Listening to our debates, I sometimes felt that noble Lords on the other side of the House believed there was a monopoly of good intentions on their side, and that we on this side were confined, so far as our thoughts and desires were concerned, to a somewhat reactionary and almost Victorian outlook to the Bill. In the main, our Amendments have been tailored and moved in the spirit of improving industrial relations and providing a fair and just framework for both sides of industry, so that they can work out their problems in a spirit of negotiation and conciliation rather than confrontation. I think we see the need for this as much as anyone in your Lordships' House.

Where we differ from the Government is very often over a matter of emphasis. Where we disagree with the Government —and I must admit that on occasion the disagreement has been profound—it mainly concerns the protection of the rights of the individual and possible lines of recourse for those who have been, or feel themselves to have been, wronged and for whom, in many instances, there seems to be no adequate remedy.

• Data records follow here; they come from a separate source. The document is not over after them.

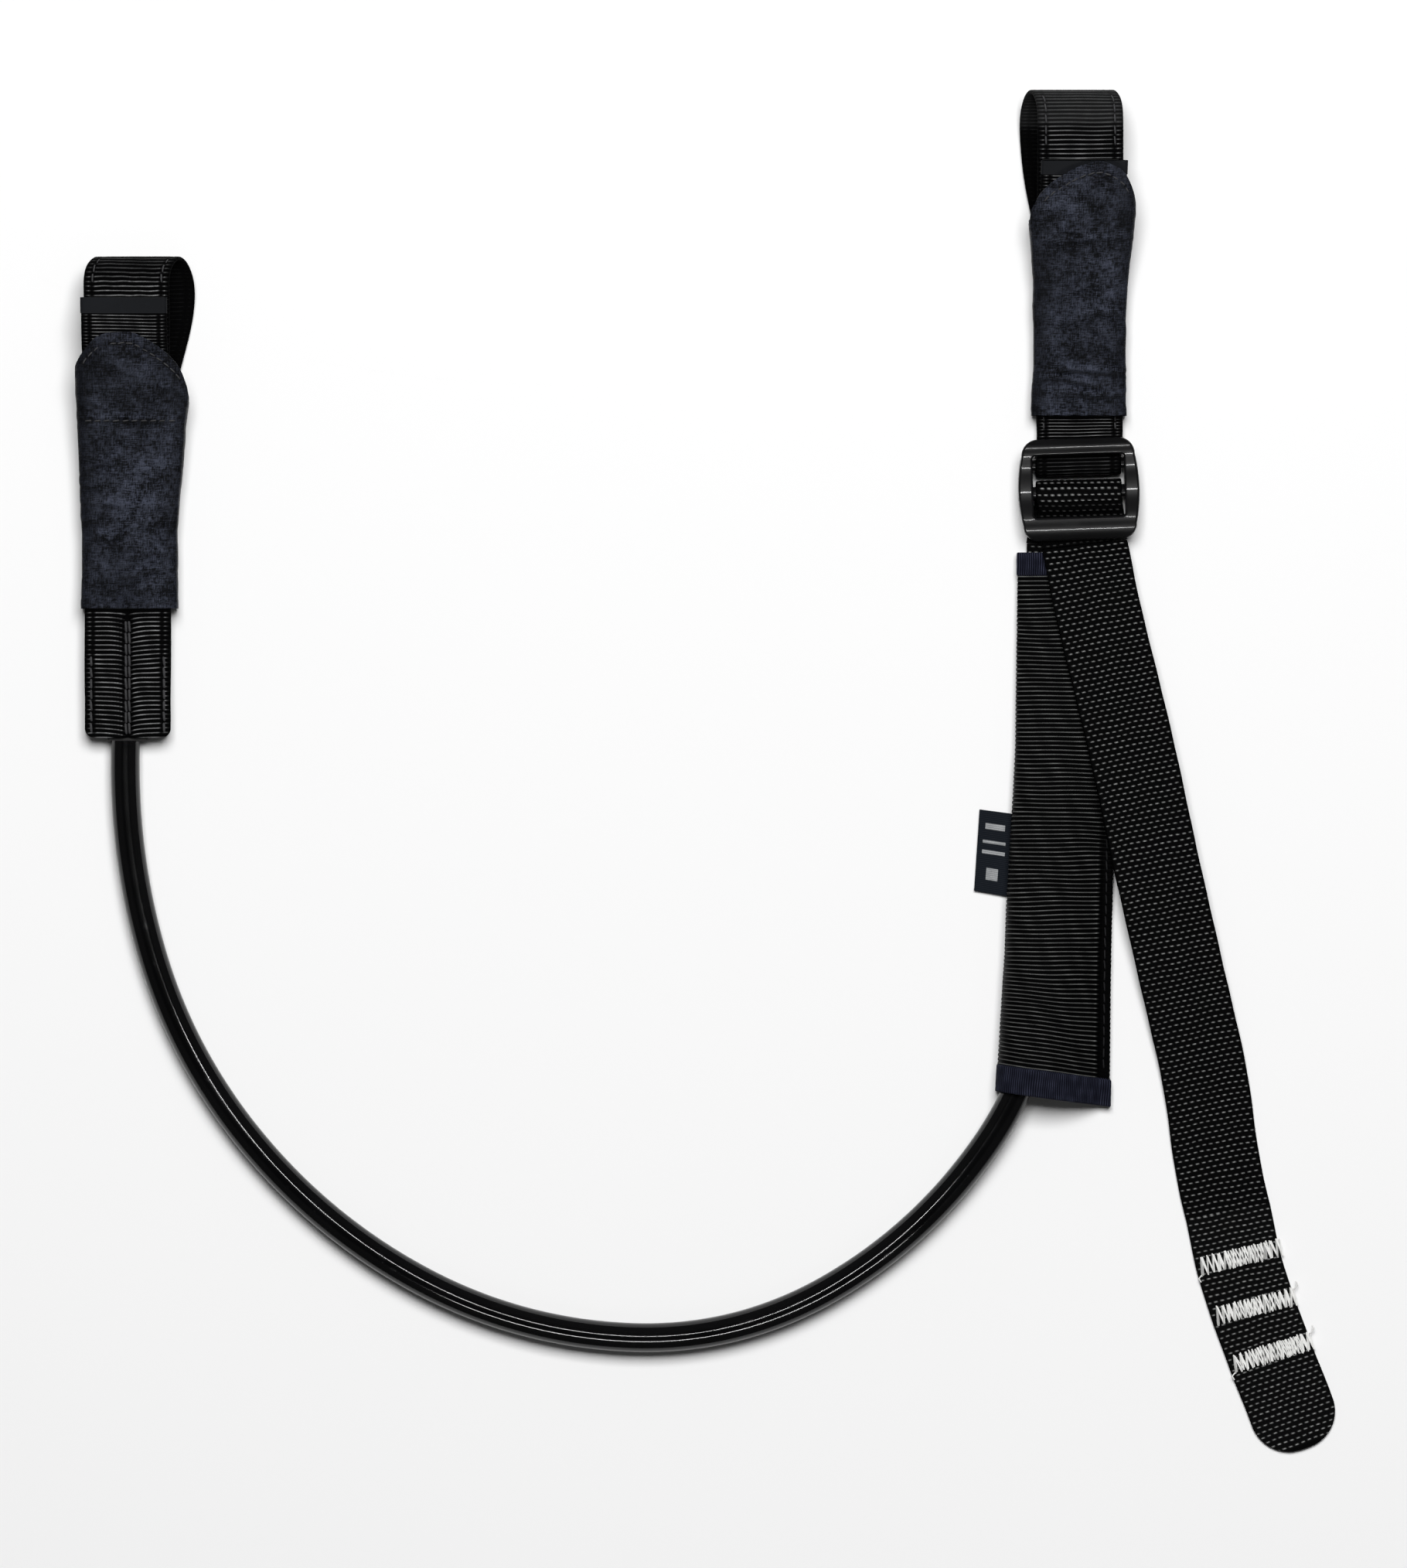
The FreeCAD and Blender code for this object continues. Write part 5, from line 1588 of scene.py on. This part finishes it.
class Studio:
    """Camera, floor and lights, with the view's width and middle and the camera's height in millimetres."""

    WIDE, MIDDLE, HEIGHT = 409.9, (-0.8, -3.5), 4000.0
    FLOOR_SIZE, FLOOR_DROP = 30.0, 0.0002
    TENT_EDGE, TENT_HOLE = 0.72, 0.93
    TENT_LIGHT, HOLE_LIGHT = 1.15, 0.02
    LAMPS = (Lamp("key", (0.1, 1.05, 2.5), (1.7, 1.3), 88.0, glints=False),
             Lamp("strip", (0.0, 0.26, 2.0), (1.1, 0.03), 9.0, glints=True),
             Lamp("low_strip", (0.1, -1.15, 1.75), (1.3, 0.05), 13.0, glints=True))

    def __init__(self) -> None:
        """Set up the stage."""
        self.floor()
        self.camera()
        self.lights()

    def floor(self) -> None:
        """Pale floor."""
        deselect()
        bpy.ops.mesh.primitive_plane_add(size=self.FLOOR_SIZE, location=(0, 0, -self.FLOOR_DROP))
        plane = bpy.context.object
        plane.name = "floor"
        plane.data.materials.append(PlainFloor().material())

    def camera(self) -> None:
        """Straight down over the line."""
        sensor = 36.0
        bpy.ops.object.camera_add(location=(self.MIDDLE[0] * MM, self.MIDDLE[1] * MM, self.HEIGHT * MM))
        camera = bpy.context.object
        camera.data.sensor_width = sensor
        camera.data.sensor_fit = "HORIZONTAL"
        camera.data.lens = sensor * self.HEIGHT / self.WIDE
        bpy.context.scene.camera = camera

    def lights(self) -> None:
        """A wide key light from above the straps, two narrow strips for glints and a pale sky."""
        for lamp in self.LAMPS:
            lamp.hang()
        bpy.context.scene.world = self.sky()
        bpy.context.scene.view_settings.view_transform = "Standard"

    def sky(self) -> bpy.types.World:
        """Surroundings that are dark overhead and bright low down, as a tent with a hole for the lens."""
        sheet = ShaderSheet(bpy.data.worlds.new("sky"), "Background")
        way = sheet.node("ShaderNodeTexCoord", {}, {}, "Generated")
        steep = sheet.node("ShaderNodeSeparateXYZ", {}, {0: way}, "Z").size()
        fade = sheet.node("ShaderNodeMapRange", {"interpolation_type": "SMOOTHSTEP"},
                          {"Value": steep, "From Min": self.TENT_EDGE, "From Max": self.TENT_HOLE,
                           "To Min": self.TENT_LIGHT, "To Max": self.HOLE_LIGHT}, "Result")
        return sheet.finished(Strength=fade)


def main() -> None:
    """Build the line and its stage."""
    logging.basicConfig(level=logging.INFO, format="%(message)s")
    finishes = Finishes()
    Bight(finishes)
    FixedStrap(finishes)
    AdjustableStrap(finishes)
    Splice(finishes)
    Adjuster(finishes)
    Studio()


if __name__ == "__main__":
    main()
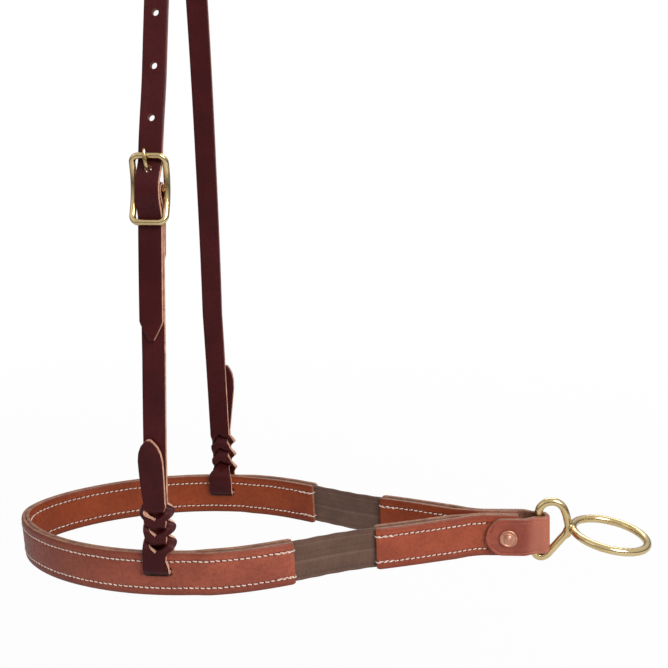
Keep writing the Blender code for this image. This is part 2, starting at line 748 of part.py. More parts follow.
def band_loop_cuts():
    """Down the inner face, through the slit and up the outer face, from inside to outside."""
    half = BAND_LOOP_WIDTH / 2
    inside = -FACE_OUT - INSIDE_GAP
    cuts = []
    for angle in between(0.0, math.pi / 2, BEND_STEPS):
        cuts.append(Cut(inside + LOOP_BEND - LOOP_BEND * math.cos(angle),
                        LOOP_BEND - LOOP_BEND * math.sin(angle), half, turn=angle + math.pi))
    for angle in between(math.pi / 2, 0.0, BEND_STEPS):
        cuts.append(Cut(FACE_OUT - LOOP_BEND + LOOP_BEND * math.cos(angle),
                        LOOP_BEND - LOOP_BEND * math.sin(angle), half,
                        turn=2 * math.pi - angle))
    return cuts


def knot_cuts(*tail):
    """The whole of one bloodknot, from the tip of the tail to the standing cheek strap."""
    working = crossing(3, False) + tail_cuts(*tail)
    down = list(reversed(crossing(2, True)[:-1] + working))
    down += list(reversed(over_edge_cuts()[:-1]))
    for cut in down:
        cut.turn += math.pi
    standing = (crossing(1, True, FACE_OUT, BAND_LOOP_WIDTH / 2)
                + crossing(2, False)[1:] + crossing(3, True)[1:])
    return down + band_loop_cuts() + standing


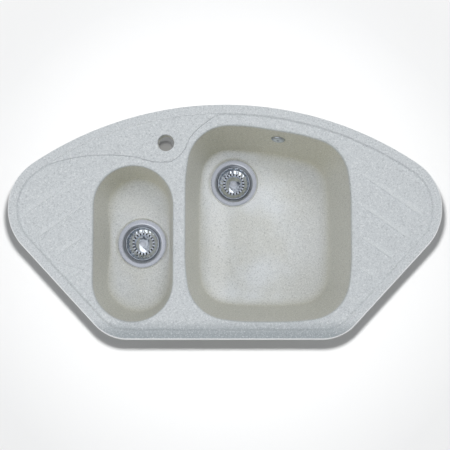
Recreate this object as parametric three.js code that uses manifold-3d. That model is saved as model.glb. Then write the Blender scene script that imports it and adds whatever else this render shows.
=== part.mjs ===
// Corner kitchen sink. One composite moulding holds two bowls, a drainer on each side and a raised
// tap ledge. Each bowl has a basket waste, the large bowl has an overflow, and eight clips hold the
// moulding down in its worktop cut-out.
// Millimetres, +Z up, +Y to the back. z = 0 is the worktop; the origin is in the middle of the front
// seat band, under the rim.

import * as THREE from 'three';
import { mergeVertices } from 'three/addons/utils/BufferGeometryUtils.js';
import Module from 'manifold-3d';

const wasm = await Module();
wasm.setup();

// ------------------------------------------------------------------ driving dimensions

// Moulding from above, across the front: drainer, small bowl, bridge, large bowl, drainer
const leftDrainerWidth = 187;
const smallBowlWidth = 174;
const bridgeWidth = 27;
const mainBowlWidth = 363;
const rightDrainerWidth = 199;

// Moulding from above, front to back on the large bowl's centre line
const frontLedge = 39;
const mainBowlLength = 421;
const backLedge = 55;
const smallBowlLength = 340;

// Outline of the moulding
const backRadius = 750;
const endRadius = 120;
const frontCornerRadius = 100;
const frontCornerInset = 35; // front corners lie this far inside the small bowl's outer side
const seatInset = 10; // origin to the front edge

// Outline of the large bowl
const mainBackSlope = 9.3; // degrees that its back edge turns away to the right
const mainCornerRadius = 91;
const mainEaseRadius = 450; // each side bows gently into its corners
const mainEaseAngle = 9; // degrees of that bow at each end of a corner

// Rim and plate, as heights above and below the worktop
const rimHeight = 10;
const rimStep = 5; // drainers below the rim
const ledgeDrop = 1.5; // tap ledge below the rim
const ledgeSlopeWidth = 2.5;
const plateDrop = 3; // underside of the plate inside the cut-out
const rimTopWidth = 20;
const rimSlopeWidth = 5;
const rimEdgeRadius = 3;
const skirtInset = 19; // worktop cut-out line, from the outer edge
const skirtThickness = 5;
const skirtDepth = 14;

// Bowls
const bowlWall = 8;
const bowlDraft = 8; // degrees
const bowlEdgeRadius = 5;
const mainBowlDepth = 190; // rim to floor
const smallBowlDepth = 130;
const mainFloorRadius = 20;
const smallFloorRadius = 4;
const floorFall = 3; // towards the waste
const mainWasteX = 109; // from the large bowl's left side
const mainWasteY = 324; // from its front side
const smallWasteX = 91;
const smallWasteY = 172;

// Dished seat of a waste
const dishRadius = 60.5;
const dishSlope = 2.5;
const dishDepth = 3;

// Tap hole and its ledge
const tapHoleDiameter = 35;
const tapBossDiameter = 56;
const tapBossDepth = 14; // below the worktop's top
const tapFromBridge = 29; // to the left of the middle of the bridge
const tapFromBack = 75; // in front of the back edge there

// Front edge of the tap ledge, as places to the right and to the back of the tap hole's middle
const ledgeFront = [
  [-390, -120],
  [-330, -86],
  [-270, -52],
  [-198, -31],
  [-128, -25.5],
  [-70, -29.5],
  [-20, -41],
  [15, -37.5],
  [38, -16.5],
  [54, 15.5],
  [78, 39.5],
  [112, 62.5],
  [160, 80],
  [210, 92],
];

// Drainer ridges
const ridgeCount = 4;
const ridgePitch = 69.5;
const ridgeAngle = 35; // degrees, falling outwards to the front
const ridgeHeight = 2;
const ridgeRise = 15; // run of the long back slope
const ridgeDrop = 2.5; // run of the steep front slope
const ridgeTaper = 14; // length of each pointed end
const ridgeShortest = 30; // a place with less room gets no ridge
const ridgeCrestWidth = 0.8;
const ridgeFromBowl = 17;
const ridgeFromEdge = 35;
const ridgeFromBack = 151; // highest ridge, from the middle of the back edge

// Basket waste
const flangeDiameter = 114;
const sheetThickness = 1.2;
const cupTopRadius = 45;
const cupFootRadius = 39;
const cupDepth = 32; // flange lip to the inside of the cup's foot
const cupFootBend = 1.5;
const lipHeight = 1.8; // rolled edge of the flange above its seal
const lipInnerBend = 5;
const lipOuterBend = 2.5;
const cupHoleCount = 6;
const cupHoleRadius = 7;
const cupHolePitchRadius = 18;
const sealThickness = 1.5;
const sealInset = 1.5; // seals and gaskets lie this far inside the edges that they seal
const gasketThickness = 2.5;
const basketRimRadius = 40;
const basketFootRadius = 26.5;
const basketHeight = 22;
const basketDomeRadius = 22.5;
const basketDomeHeight = 5;
const basketHoleCount = 20;
const basketHoleRadius = 1.6;
const basketWallRadius = 35; // foot of its steep wall
const basketSlopeRise = 4; // of the fluted slope between its foot and its wall
const basketRimWidth = 1.5;
const basketRimRoll = 1.5;
const fluteDepth = 0.8;
const knobRadius = 7;
const knobHeight = 8.5;
const knobNeckRadius = 4;
const knobNeckHeight = 4;
const knobCrown = 1;
const stemRadius = 3;
const stemGrip = 2; // depth of the stem's tip in the centre screw's head
const stopperRadius = 28;
const stopperThickness = 3;
const stopperEdge = 1;
const stopperRecessGap = 1; // round the centre screw's head
const stopperHubWall = 2;
const wasteScrewRadius = 3;
const wasteScrewLength = 20; // below its head
const wasteScrewHeadRadius = 6.5;
const wasteScrewHeadHeight = 4;
const wasteScrewHeadEdge = 0.8;
const bodyWall = 2.5;
const bodyCupGap = 1; // between the cup and the body
const bodyFlangeRadius = 55;
const bodyFlangeThickness = 5;
const bodyDrumHeight = 26; // below the flange
const bodyConeHeight = 17;
const bodyLength = 75; // top flange to the end of the outlet
const outletDiameter = 47.8; // 1 1/2 inch waste thread
const outletWall = 4.4;
const bushRadius = 8;
const bushWebCount = 3;
const bushWebThickness = 3;

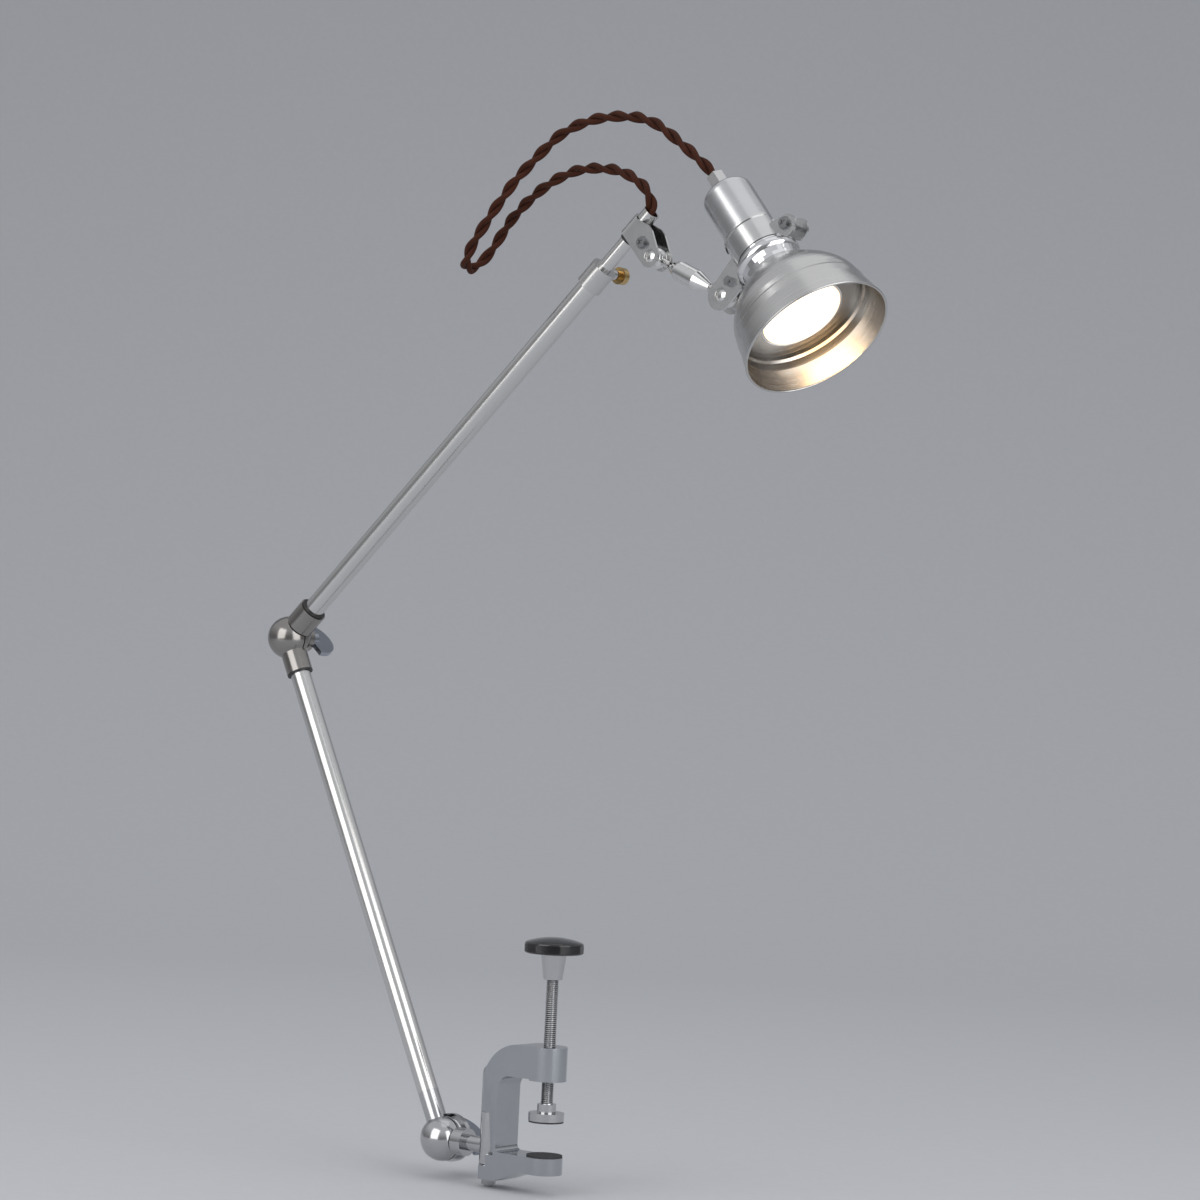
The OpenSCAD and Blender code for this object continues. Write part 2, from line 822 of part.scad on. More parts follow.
module socket_cup() {
    outer = cup_r;
    inner = cup_r - cup_wall;
    color("gainsboro") on_head() difference() {
        union() {
            translate([0, 0, cup_top + cup_round]) cylinder(r = outer, h = cup_len - cup_round);
            rotate_extrude() translate([outer - cup_round, cup_top + cup_round]) intersection() {
                circle(r = cup_round);
                translate([0, -cup_round]) square(cup_round);
            }
            translate([0, 0, cup_top]) cylinder(r = outer - cup_round, h = cup_round);
        }
        translate([0, 0, cup_top + cup_round]) cylinder(r = inner, h = cup_len);
        translate([0, 0, cup_top + cup_wall]) cylinder(r = outer - cup_round, h = cup_round);
        rotate_extrude() translate([outer - cup_round, cup_top + cup_round]) intersection() {
            circle(r = cup_round - cup_wall);
            translate([-over, -cup_round]) square([cup_round + over, cup_round + over]);
        }
        translate([0, 0, cup_top - over]) cylinder(d = gland_d - 2 + 2 * fit, h = 3 * over);
    }
}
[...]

We seek to protect the smaller and weaker organisations against the possibly overbearing consequences of the big battalions. Equally, we feel that it is not likely to assist the field of industrial relations to tilt the balance so violently against the interests of the employers, especially the small and weak ones, that what may have been an imbalance in one direction then becomes an imbalance in the other. We do not think that fairness to employees and improvement in the industrial climate is more likely to be achieved by tilting the balance too far.

So this Bill now leaves your Lordships' House, considerably amended from the time when it received its Second Reading. I hope that the Government will at least consider these Amendments in the constructive spirit in which I think I can claim they were moved by my noble friends and myself. I am very grateful for the consideration that I have received from Members of the Front Bench opposite. They have made the passage of this Bill considerably less tedious and more pleasant than it would otherwise have been.

On Question, Bill passed, and returned to the Commons.